Well: our mad challenge, if we truly believed in ourselves and in humanity, should be that of building differently; building not on land, as we have always done, nor on the shoreline, as some have done, but on the sea—or better yet, with the sea, and perhaps even—metaphor permitting—like the sea.

Since it is from the sea that the richest and most differentiated architecture the universe could offer us was born: Life.

A kind of thinking and doing, then, that sees in difficulty and impediment its own material, its own strength: the weapon that allows improvement, forcing us never to be only ourselves, small and closed like shells, but to challenge that metaphysical “self” that proves to be nothing but a particularly sterile limit when faced with the extraordinary creativity of the living.

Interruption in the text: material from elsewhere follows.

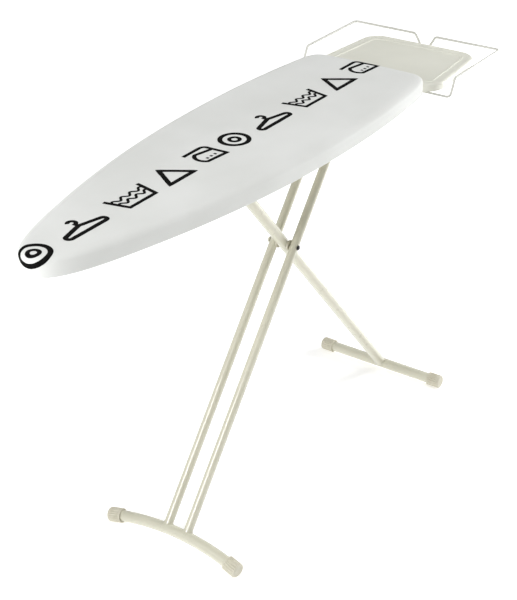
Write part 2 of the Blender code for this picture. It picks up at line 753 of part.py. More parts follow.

Thought is a bit larger when it does not remain solely in the solitude of one’s own head, but when it happens between us and the world; when it intertwines with that whole of which we are all made.


In this shared happening, in this thinking that belongs to no one yet passes through us, we can recognize its most vivid and most ours expression.

And perhaps, on this note, we can truly take our leave: knowing that thinking does not end here, but continues to move in the world, among us, like the sea along its restless line.


When we’ll learn to think like the shoreline, we will finally be able to build upon the sea.